## Stated goal
Begin with the line that contains "slit_planes = [wall_plane(turn, wall_inner_flat" and end with the line that contains "imported = [obj": copy that span of lines exactly, and nothing outside it.

## Data lines
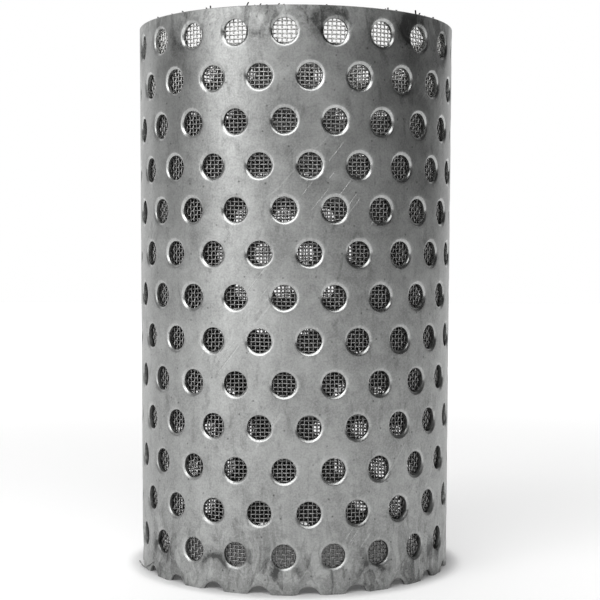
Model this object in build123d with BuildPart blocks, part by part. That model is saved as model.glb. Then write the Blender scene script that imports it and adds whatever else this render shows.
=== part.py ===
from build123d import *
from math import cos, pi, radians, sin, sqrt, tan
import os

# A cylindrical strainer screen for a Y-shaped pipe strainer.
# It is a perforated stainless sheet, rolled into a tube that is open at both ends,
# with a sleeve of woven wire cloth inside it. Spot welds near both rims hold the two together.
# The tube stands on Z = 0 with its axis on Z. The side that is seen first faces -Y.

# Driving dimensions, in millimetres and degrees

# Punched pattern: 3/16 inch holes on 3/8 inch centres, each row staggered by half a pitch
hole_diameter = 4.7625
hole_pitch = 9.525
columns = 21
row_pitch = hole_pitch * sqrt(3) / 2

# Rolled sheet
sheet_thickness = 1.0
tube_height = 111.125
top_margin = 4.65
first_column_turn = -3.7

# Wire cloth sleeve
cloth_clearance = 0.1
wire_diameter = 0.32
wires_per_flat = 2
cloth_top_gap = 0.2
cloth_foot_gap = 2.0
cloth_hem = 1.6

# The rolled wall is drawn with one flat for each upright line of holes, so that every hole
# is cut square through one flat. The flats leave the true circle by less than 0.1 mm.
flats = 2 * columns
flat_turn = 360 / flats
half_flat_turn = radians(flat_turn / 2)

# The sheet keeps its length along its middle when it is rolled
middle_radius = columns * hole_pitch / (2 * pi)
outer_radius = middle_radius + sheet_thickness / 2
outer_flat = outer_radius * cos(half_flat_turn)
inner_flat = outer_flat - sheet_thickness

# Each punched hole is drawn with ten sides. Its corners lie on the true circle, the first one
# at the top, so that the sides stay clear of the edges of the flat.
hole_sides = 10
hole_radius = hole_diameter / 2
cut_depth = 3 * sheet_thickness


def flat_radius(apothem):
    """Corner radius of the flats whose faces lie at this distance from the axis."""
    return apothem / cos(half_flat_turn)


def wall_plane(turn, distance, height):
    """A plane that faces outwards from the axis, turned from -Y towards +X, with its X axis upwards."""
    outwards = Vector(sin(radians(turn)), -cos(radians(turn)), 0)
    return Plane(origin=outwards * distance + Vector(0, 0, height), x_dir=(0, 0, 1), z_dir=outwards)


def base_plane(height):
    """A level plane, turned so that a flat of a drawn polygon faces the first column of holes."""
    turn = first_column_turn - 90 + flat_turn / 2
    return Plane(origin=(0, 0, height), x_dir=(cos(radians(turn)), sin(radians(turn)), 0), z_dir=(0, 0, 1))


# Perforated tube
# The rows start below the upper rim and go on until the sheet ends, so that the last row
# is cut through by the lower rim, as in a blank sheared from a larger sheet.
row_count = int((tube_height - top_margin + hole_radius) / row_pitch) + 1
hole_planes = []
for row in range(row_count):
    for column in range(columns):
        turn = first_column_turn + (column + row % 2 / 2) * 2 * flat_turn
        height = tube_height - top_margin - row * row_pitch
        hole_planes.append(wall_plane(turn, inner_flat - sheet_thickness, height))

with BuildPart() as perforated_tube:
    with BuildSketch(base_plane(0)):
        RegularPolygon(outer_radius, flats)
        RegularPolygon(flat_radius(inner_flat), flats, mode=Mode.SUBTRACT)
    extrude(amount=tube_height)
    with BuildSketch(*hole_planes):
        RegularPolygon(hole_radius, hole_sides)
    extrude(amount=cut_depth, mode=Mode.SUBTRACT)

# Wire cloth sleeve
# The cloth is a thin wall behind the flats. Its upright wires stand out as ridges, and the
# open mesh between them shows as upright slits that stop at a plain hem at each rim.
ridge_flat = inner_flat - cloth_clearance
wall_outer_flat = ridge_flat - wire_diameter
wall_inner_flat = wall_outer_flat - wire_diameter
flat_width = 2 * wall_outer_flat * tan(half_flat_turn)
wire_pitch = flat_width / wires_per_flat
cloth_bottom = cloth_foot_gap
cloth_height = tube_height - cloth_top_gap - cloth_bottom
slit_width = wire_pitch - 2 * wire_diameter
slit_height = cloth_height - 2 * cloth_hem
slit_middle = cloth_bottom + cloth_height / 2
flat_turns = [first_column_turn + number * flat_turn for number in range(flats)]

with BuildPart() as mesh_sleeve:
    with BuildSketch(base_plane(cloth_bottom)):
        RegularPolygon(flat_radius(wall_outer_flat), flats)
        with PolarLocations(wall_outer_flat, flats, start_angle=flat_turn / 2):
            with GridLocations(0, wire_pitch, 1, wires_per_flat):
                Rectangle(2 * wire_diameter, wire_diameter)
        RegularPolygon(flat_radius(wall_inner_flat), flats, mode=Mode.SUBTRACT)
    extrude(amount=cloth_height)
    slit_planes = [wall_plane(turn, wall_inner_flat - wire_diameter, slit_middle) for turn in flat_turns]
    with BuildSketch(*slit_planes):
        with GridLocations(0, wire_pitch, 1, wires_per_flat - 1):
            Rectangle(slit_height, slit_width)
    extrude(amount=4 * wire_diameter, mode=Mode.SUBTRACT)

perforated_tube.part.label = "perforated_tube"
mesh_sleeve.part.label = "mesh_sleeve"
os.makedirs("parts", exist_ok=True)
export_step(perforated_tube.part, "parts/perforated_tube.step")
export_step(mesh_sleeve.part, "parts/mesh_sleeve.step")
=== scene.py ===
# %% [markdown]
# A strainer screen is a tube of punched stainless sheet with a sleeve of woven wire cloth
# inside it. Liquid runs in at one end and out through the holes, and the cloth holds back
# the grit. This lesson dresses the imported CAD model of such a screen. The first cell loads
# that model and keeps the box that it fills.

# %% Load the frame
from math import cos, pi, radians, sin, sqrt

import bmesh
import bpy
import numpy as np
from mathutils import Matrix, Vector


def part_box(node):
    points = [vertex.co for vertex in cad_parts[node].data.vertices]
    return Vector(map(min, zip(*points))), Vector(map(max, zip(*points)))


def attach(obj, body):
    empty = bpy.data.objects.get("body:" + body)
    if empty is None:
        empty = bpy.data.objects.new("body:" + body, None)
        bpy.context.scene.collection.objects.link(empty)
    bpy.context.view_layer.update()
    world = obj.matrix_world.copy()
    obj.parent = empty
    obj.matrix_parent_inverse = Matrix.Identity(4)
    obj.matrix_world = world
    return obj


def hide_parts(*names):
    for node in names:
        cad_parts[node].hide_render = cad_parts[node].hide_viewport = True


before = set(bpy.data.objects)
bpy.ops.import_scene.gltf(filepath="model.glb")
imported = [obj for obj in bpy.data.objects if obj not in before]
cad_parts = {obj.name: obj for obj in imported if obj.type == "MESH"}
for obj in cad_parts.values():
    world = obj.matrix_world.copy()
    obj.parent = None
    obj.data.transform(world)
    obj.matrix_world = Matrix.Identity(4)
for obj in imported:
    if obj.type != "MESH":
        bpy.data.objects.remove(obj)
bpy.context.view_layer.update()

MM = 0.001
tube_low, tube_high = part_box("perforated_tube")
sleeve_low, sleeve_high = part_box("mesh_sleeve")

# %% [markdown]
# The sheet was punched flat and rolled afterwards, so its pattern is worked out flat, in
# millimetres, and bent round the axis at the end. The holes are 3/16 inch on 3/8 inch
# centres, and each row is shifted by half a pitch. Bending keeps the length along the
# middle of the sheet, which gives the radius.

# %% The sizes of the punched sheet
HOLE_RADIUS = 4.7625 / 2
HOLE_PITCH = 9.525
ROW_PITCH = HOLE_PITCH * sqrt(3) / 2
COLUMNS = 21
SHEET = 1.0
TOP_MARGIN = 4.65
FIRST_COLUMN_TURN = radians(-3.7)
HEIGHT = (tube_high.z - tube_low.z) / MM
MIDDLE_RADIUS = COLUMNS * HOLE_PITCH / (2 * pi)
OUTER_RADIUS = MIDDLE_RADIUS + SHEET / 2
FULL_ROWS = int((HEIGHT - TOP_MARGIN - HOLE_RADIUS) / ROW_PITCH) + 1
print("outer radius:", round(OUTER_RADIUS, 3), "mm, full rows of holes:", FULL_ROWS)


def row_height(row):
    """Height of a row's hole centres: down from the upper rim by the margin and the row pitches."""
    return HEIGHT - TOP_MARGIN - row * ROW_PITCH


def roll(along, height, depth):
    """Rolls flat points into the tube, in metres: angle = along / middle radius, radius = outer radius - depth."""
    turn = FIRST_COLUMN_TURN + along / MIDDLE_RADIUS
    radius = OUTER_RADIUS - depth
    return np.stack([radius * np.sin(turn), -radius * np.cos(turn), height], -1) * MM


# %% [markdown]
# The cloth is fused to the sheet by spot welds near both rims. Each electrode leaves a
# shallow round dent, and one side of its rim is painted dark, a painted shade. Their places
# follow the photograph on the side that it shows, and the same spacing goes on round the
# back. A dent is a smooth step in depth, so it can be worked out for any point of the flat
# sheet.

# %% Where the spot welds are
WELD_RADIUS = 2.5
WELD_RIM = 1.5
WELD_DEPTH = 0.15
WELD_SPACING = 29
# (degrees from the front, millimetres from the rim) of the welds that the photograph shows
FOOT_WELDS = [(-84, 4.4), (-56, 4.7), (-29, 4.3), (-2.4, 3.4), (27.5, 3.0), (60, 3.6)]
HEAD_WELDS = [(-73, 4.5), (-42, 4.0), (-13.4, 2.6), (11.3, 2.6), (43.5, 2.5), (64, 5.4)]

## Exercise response
    slit_planes = [wall_plane(turn, wall_inner_flat - wire_diameter, slit_middle) for turn in flat_turns]
    with BuildSketch(*slit_planes):
        with GridLocations(0, wire_pitch, 1, wires_per_flat - 1):
            Rectangle(slit_height, slit_width)
    extrude(amount=4 * wire_diameter, mode=Mode.SUBTRACT)

perforated_tube.part.label = "perforated_tube"
mesh_sleeve.part.label = "mesh_sleeve"
os.makedirs("parts", exist_ok=True)
export_step(perforated_tube.part, "parts/perforated_tube.step")
export_step(mesh_sleeve.part, "parts/mesh_sleeve.step")
=== scene.py ===
# %% [markdown]
# A strainer screen is a tube of punched stainless sheet with a sleeve of woven wire cloth
# inside it. Liquid runs in at one end and out through the holes, and the cloth holds back
# the grit. This lesson dresses the imported CAD model of such a screen. The first cell loads
# that model and keeps the box that it fills.

# %% Load the frame
from math import cos, pi, radians, sin, sqrt

import bmesh
import bpy
import numpy as np
from mathutils import Matrix, Vector


def part_box(node):
    points = [vertex.co for vertex in cad_parts[node].data.vertices]
    return Vector(map(min, zip(*points))), Vector(map(max, zip(*points)))


def attach(obj, body):
    empty = bpy.data.objects.get("body:" + body)
    if empty is None:
        empty = bpy.data.objects.new("body:" + body, None)
        bpy.context.scene.collection.objects.link(empty)
    bpy.context.view_layer.update()
    world = obj.matrix_world.copy()
    obj.parent = empty
    obj.matrix_parent_inverse = Matrix.Identity(4)
    obj.matrix_world = world
    return obj


def hide_parts(*names):
    for node in names:
        cad_parts[node].hide_render = cad_parts[node].hide_viewport = True


before = set(bpy.data.objects)
bpy.ops.import_scene.gltf(filepath="model.glb")
imported = [obj for obj in bpy.data.objects if obj not in before]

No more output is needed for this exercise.